» Your instructions:
Your task is to repeat the listing exactly.

» Raw data:
====================

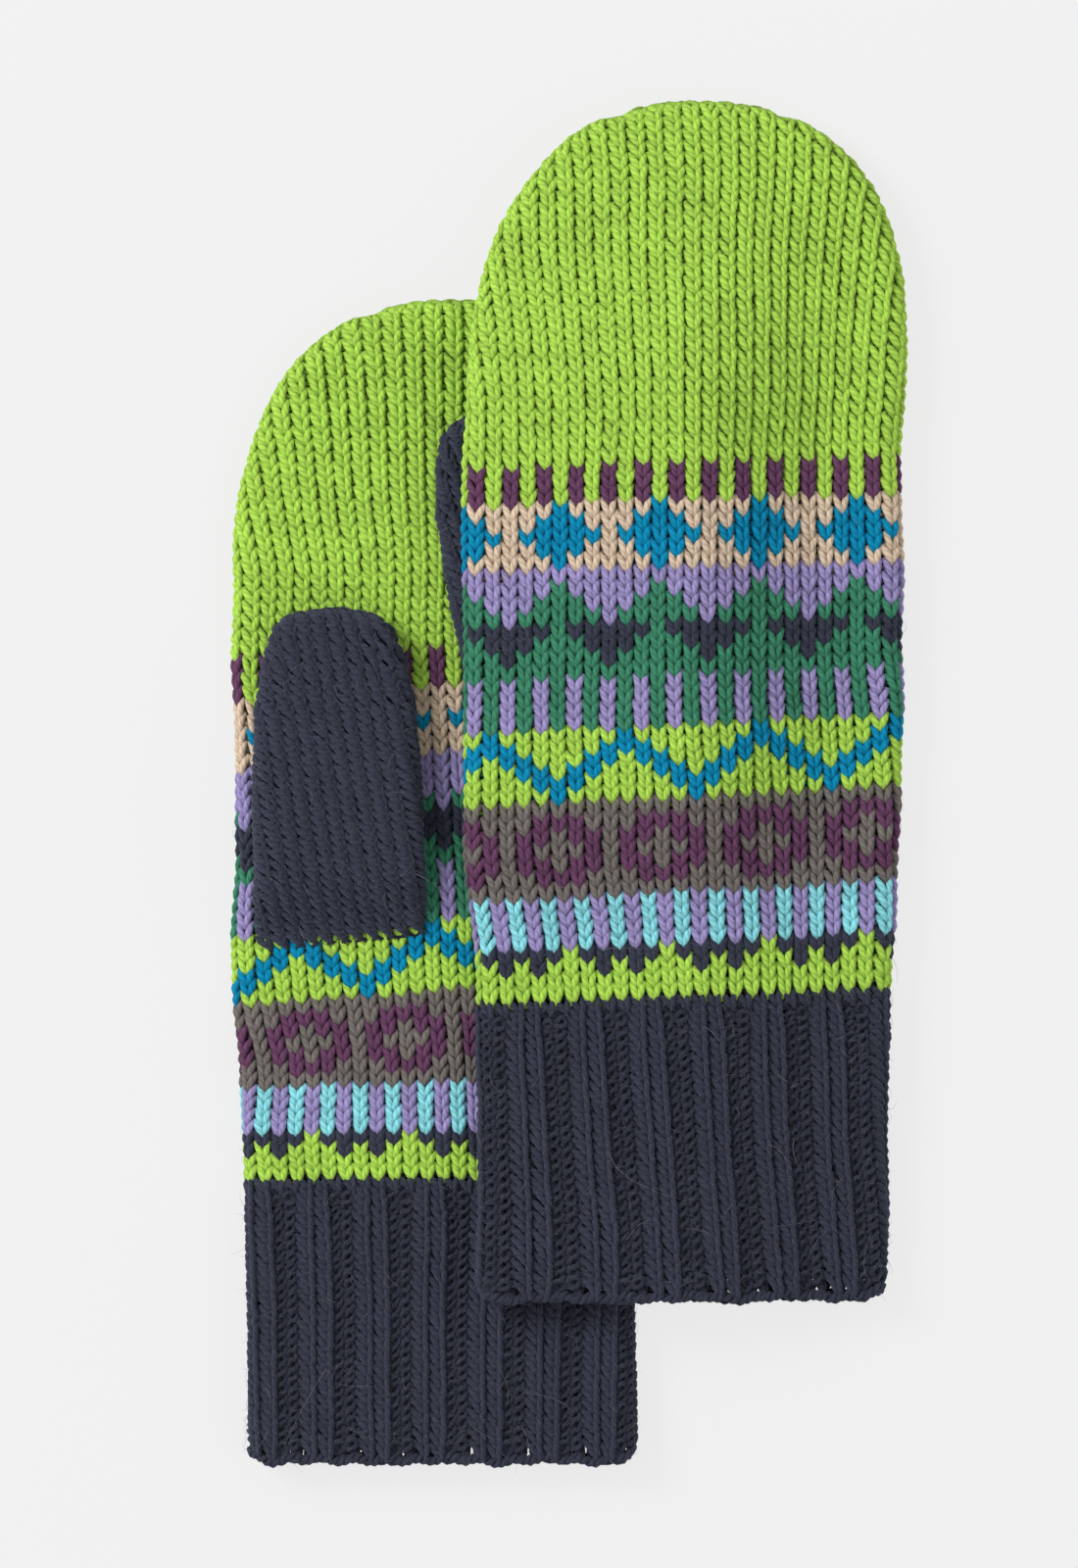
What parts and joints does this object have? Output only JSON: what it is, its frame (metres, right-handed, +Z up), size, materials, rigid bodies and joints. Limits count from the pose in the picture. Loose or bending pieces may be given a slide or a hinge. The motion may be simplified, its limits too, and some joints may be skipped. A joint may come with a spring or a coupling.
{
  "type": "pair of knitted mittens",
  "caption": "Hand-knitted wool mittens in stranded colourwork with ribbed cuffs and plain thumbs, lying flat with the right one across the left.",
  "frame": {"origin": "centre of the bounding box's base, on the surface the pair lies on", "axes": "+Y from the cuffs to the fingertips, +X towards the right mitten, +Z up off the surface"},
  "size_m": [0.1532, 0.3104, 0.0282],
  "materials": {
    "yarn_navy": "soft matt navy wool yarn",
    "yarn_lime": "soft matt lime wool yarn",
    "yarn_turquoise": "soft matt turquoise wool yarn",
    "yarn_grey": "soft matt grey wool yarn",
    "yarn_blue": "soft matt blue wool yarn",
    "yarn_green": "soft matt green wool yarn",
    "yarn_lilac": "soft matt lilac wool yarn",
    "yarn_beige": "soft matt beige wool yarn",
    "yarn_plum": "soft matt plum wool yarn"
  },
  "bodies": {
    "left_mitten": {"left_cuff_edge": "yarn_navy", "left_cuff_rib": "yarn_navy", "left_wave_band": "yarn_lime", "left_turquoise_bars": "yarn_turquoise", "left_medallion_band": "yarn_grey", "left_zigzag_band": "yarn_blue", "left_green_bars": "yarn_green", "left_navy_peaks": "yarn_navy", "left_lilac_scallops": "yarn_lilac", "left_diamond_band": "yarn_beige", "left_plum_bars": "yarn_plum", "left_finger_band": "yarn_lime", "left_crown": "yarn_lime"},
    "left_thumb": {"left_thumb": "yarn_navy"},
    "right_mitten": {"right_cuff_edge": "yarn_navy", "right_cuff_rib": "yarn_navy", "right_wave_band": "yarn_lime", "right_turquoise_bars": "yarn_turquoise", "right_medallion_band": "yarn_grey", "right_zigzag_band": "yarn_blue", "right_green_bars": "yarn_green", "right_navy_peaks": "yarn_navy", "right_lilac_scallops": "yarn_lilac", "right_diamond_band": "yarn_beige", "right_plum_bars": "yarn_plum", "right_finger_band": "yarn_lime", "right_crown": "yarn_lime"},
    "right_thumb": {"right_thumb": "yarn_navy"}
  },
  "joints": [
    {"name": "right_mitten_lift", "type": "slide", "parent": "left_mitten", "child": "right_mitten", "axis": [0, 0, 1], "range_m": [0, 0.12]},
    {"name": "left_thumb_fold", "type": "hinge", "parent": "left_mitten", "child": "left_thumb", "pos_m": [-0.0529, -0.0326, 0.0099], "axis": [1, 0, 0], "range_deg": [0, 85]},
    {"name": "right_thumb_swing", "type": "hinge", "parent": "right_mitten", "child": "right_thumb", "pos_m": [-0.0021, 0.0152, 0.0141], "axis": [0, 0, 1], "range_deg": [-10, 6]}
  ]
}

====================

» Written answer:
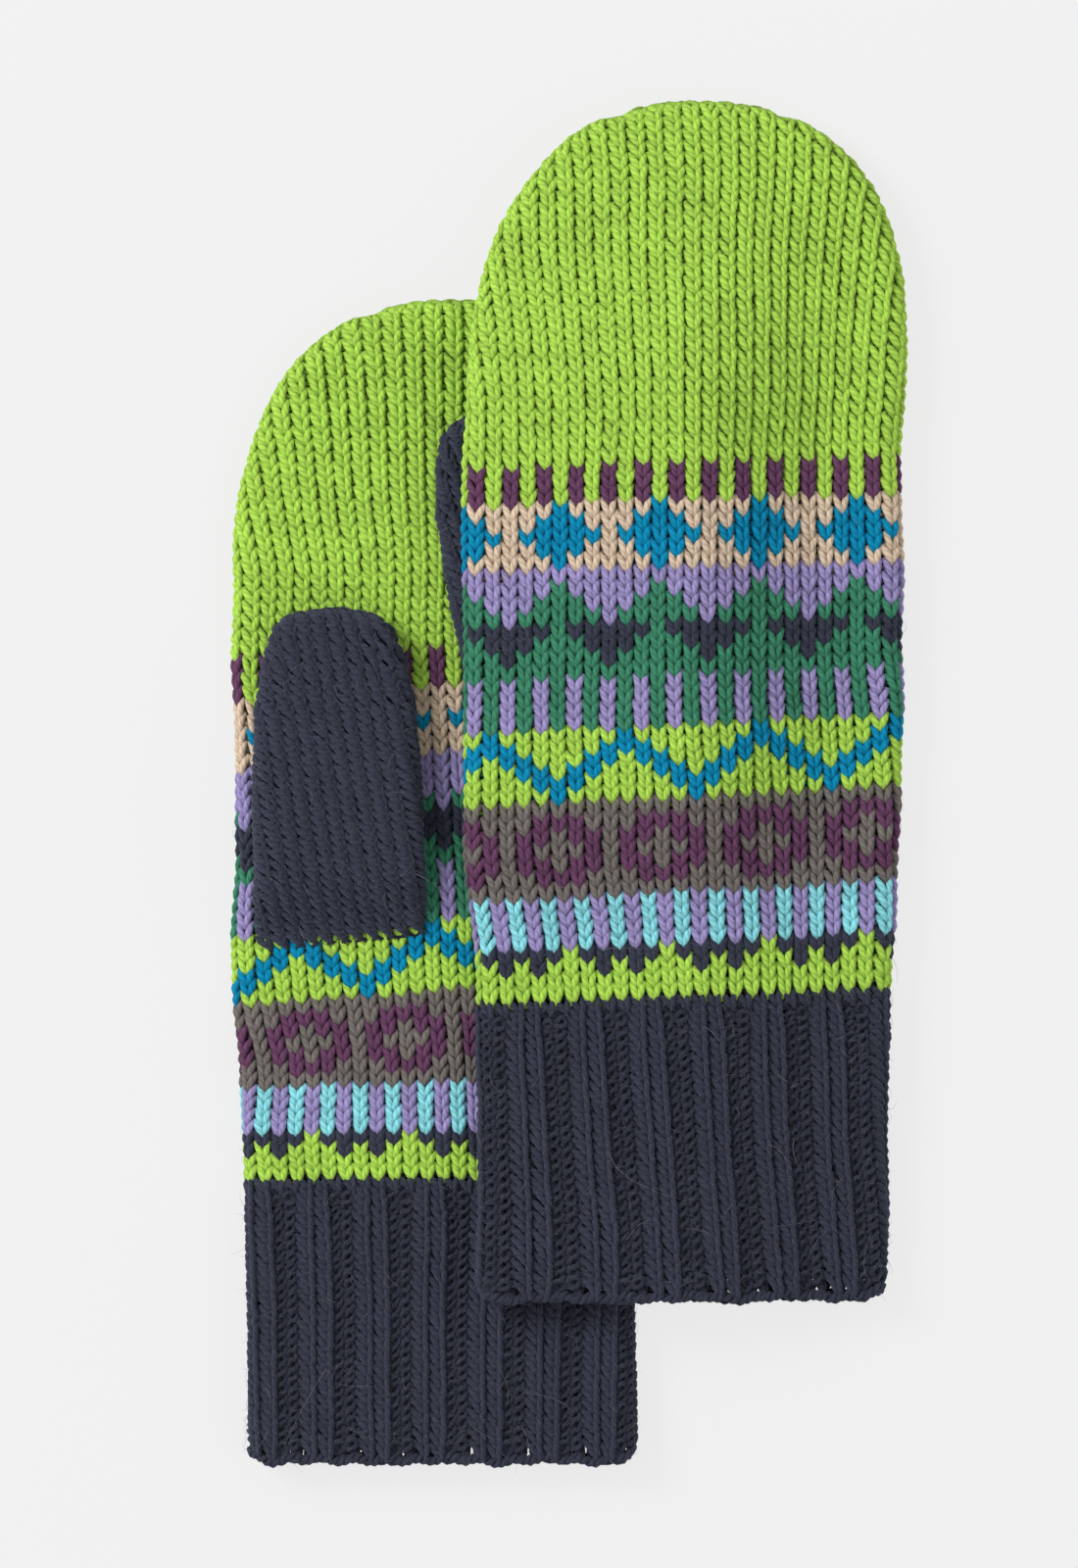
What parts and joints does this object have? Output only JSON: what it is, its frame (metres, right-handed, +Z up), size, materials, rigid bodies and joints. Limits count from the pose in the picture. Loose or bending pieces may be given a slide or a hinge. The motion may be simplified, its limits too, and some joints may be skipped. A joint may come with a spring or a coupling.
{
  "type": "pair of knitted mittens",
  "caption": "Hand-knitted wool mittens in stranded colourwork with ribbed cuffs and plain thumbs, lying flat with the right one across the left.",
  "frame": {"origin": "centre of the bounding box's base, on the surface the pair lies on", "axes": "+Y from the cuffs to the fingertips, +X towards the right mitten, +Z up off the surface"},
  "size_m": [0.1532, 0.3104, 0.0282],
  "materials": {
    "yarn_navy": "soft matt navy wool yarn",
    "yarn_lime": "soft matt lime wool yarn",
    "yarn_turquoise": "soft matt turquoise wool yarn",
    "yarn_grey": "soft matt grey wool yarn",
    "yarn_blue": "soft matt blue wool yarn",
    "yarn_green": "soft matt green wool yarn",
    "yarn_lilac": "soft matt lilac wool yarn",
    "yarn_beige": "soft matt beige wool yarn",
    "yarn_plum": "soft matt plum wool yarn"
  },
  "bodies": {
    "left_mitten": {"left_cuff_edge": "yarn_navy", "left_cuff_rib": "yarn_navy", "left_wave_band": "yarn_lime", "left_turquoise_bars": "yarn_turquoise", "left_medallion_band": "yarn_grey", "left_zigzag_band": "yarn_blue", "left_green_bars": "yarn_green", "left_navy_peaks": "yarn_navy", "left_lilac_scallops": "yarn_lilac", "left_diamond_band": "yarn_beige", "left_plum_bars": "yarn_plum", "left_finger_band": "yarn_lime", "left_crown": "yarn_lime"},
    "left_thumb": {"left_thumb": "yarn_navy"},
    "right_mitten": {"right_cuff_edge": "yarn_navy", "right_cuff_rib": "yarn_navy", "right_wave_band": "yarn_lime", "right_turquoise_bars": "yarn_turquoise", "right_medallion_band": "yarn_grey", "right_zigzag_band": "yarn_blue", "right_green_bars": "yarn_green", "right_navy_peaks": "yarn_navy", "right_lilac_scallops": "yarn_lilac", "right_diamond_band": "yarn_beige", "right_plum_bars": "yarn_plum", "right_finger_band": "yarn_lime", "right_crown": "yarn_lime"},
    "right_thumb": {"right_thumb": "yarn_navy"}
  },
  "joints": [
    {"name": "right_mitten_lift", "type": "slide", "parent": "left_mitten", "child": "right_mitten", "axis": [0, 0, 1], "range_m": [0, 0.12]},
    {"name": "left_thumb_fold", "type": "hinge", "parent": "left_mitten", "child": "left_thumb", "pos_m": [-0.0529, -0.0326, 0.0099], "axis": [1, 0, 0], "range_deg": [0, 85]},
    {"name": "right_thumb_swing", "type": "hinge", "parent": "right_mitten", "child": "right_thumb", "pos_m": [-0.0021, 0.0152, 0.0141], "axis": [0, 0, 1], "range_deg": [-10, 6]}
  ]
}